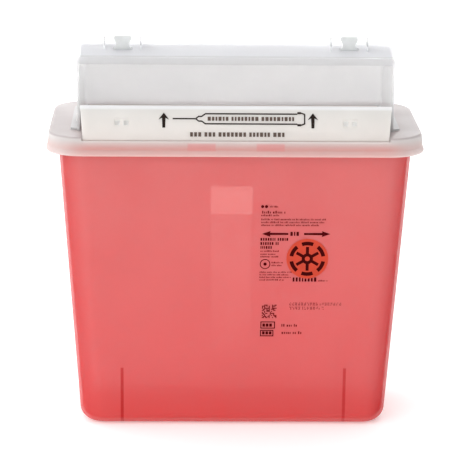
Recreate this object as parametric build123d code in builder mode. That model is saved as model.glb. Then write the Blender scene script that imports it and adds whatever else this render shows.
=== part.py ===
from build123d import *
import os
from math import cos, hypot, radians, sin, sqrt, tan

# Wall-bracket sharps container: a tapered red tub, a clip-on lid whose hood covers a tilting drop tray,
# and two push-down lock tabs. +Z is up, the front faces -Y, and the origin is the centre of the
# footprint on the floor. Millimetres.
os.makedirs("parts", exist_ok=True)

# ---------------------------------------------------------------- driving dimensions
LID_WIDTH = 273.0  # across the flared foot of the lid's skirt
LID_DEPTH = 140.0
LID_CORNER_R = 27.0
DECK_Z = 222.0  # top of the lid's deck above the floor
DECK_T = 2.0
DECK_EDGE_R = 2.2

SKIRT_H = 13.4
SKIRT_T = 1.9
SKIRT_FLARE = 1.1  # how far the skirt's foot stands out

TUB_BASE_W = 225.6  # outer size of the tub at the floor
TUB_BASE_D = 96.8
TUB_DRAFT = 4.0  # lean of every wall, degrees
TUB_WALL = 2.0
TUB_FLOOR = 2.6
TUB_CORNER_R = 18.0  # upright corners at the floor, and at the rim
TUB_TOP_R = 22.0
TUB_FOOT_R = 11.0

PIVOT_Y = -19.1  # axis of the drop tray, along X, which is also the centre of the hood's curve
PIVOT_Z = DECK_Z + 4.9
HOOD_R = 55.2
HOOD_T = 2.0
HOOD_HALF_W = 114.0
HOOD_FRONT_Y = -44.6
HOOD_RIM_H = 5.3
AXLE_R = 3.0
AXLE_CLEARANCE = 0.08

FLAP_FOOT = (-66.4, DECK_Z - 2.2)  # outer face of the tray's front flap, lower and upper edge, as (y, z)
FLAP_LIP = (-58.3, DECK_Z + 21.5)
FLAP_FOOT_W = 218.4
FLAP_LIP_W = 222.6
FLAP_T = 1.8
TRAY_T = 1.6
TRAY_LIFT = 65.0  # full tilt of the tray, degrees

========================

◆ WHAT IS EXPECTED
Looking at the material above, please copy exactly every line from its first line through the line containing "from math import", with both ends included and nothing else.

◆ ANSWER FOR THIS EXERCISE
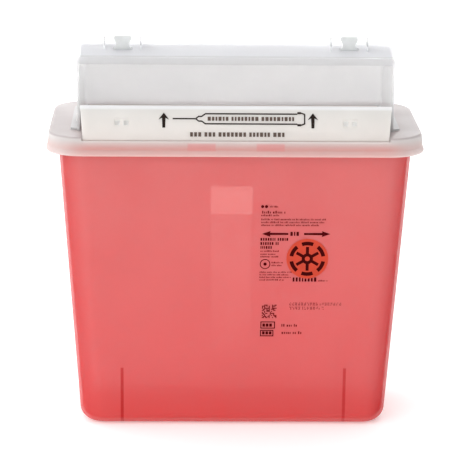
Recreate this object as parametric build123d code in builder mode. That model is saved as model.glb. Then write the Blender scene script that imports it and adds whatever else this render shows.
=== part.py ===
from build123d import *
import os
from math import cos, hypot, radians, sin, sqrt, tan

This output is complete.